We knew that the biggest problem with these kind of devices was driving headphones. There are so many different kinds of headphones, with different impedances and sensitivity. We all had headphones that would sound great with the proper drive, but terrible with other devices – usually computer's headphone jacks, portable players, and other consumer electronic devices. And given our professional audio background, we were targeting the finest professional studio reference headphones available.

So we set out to find out what we had to do to solve that problem, and make sure MIYO sounded amazing with anything.  We researched headphones.  We researched amplifiers. And when we listened to the TPA6120 headphone amplifier IC, we were blown away – we knew we had to use this device.  We also knew we would have one for each of the headphone outputs, so each headphone output could be driven optimally.

This amazing sounding chip gets warm.  Even if it’s just sitting there doing nothing. Texas Instruments doesn’t give much detail on the design beyond it being a current feedback amplifier, but one of the ways to get the distortion of a class AB amplifier so low, as this one is, is to bias it hot, so transistors in the topology are always conducting, to eliminate crossover distortion.  As if forcing the amplifier into a class-A operation for small signals – that would explain why it’s so hot at rest.

(infrared image of TPA6120 eval board)

Power = Heat

The next question was: can we power this from the USB bus alone? The TPA6120 needs pretty high voltage rails in order to deliver power into high impedance headphones (at least +/-12V, or 24V total), but USB is only 5V.  We ended up using a DC-DC converter to give us the high voltage rails we wanted (30 volts total). That circuit is 85% efficient, which means it too is producing some heat.

(Bottom - TPA6120 x 2.  Top - XMOS.  Below XMOS is the PCM4220.)

(Bottom right - DC-DC converter)

Bringing it to the Surface

Confident that this design would deliver the best possible sound, we went ahead and built it. And as you might guess, all those components crammed together generates lots of heat. The XMOS USB controller generates heat. The PCM4220 generates heat (normally used in mastering A/D converters…again, audio quality comes first). Pretty much every part that is critical to reproducing audio in MIYO generates heat, but once we heard how good this design sounded there was no going back.

With computers, excessive heat generated can cause a failure if the processors get too hot. To avoid this, computer manufacturers use what is called a ‘heat sink’, where a block of heat-conductive metal makes contact with the chip directly to draw heat out of it. Usually, a fan blows across the heat sink to move the hot air out of the computer's case. Rather than use a big bulky case and fans, we decided to design MIYO’s enclosure to be a heat sink itself.

Aluminum is a pretty good heat conductor, and it turns out anodizing aluminum increases the surface area, allowing it to dissipate much more heat.
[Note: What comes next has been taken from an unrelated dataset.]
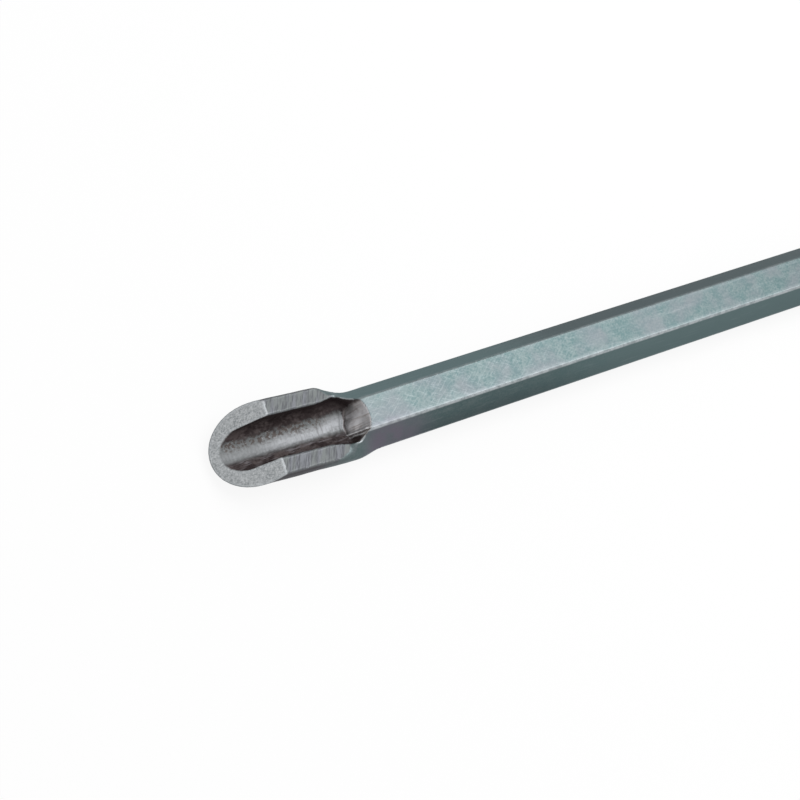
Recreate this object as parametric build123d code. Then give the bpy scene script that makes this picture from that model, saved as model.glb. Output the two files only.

Anodized aluminum also happens to be very durable and looks great. So, we precisely mill the inside of MIYO’s enclosure to make direct contact with the hottest chips on the board, followed by hard anodization. The enclosure is then able to draw heat to the surface of MIYO and into the ambient air.

This design allows MIYO function properly while staying ultra small and portable. Sure, MIYO still gets warm – but once you hear it, you’ll know it’s worth it.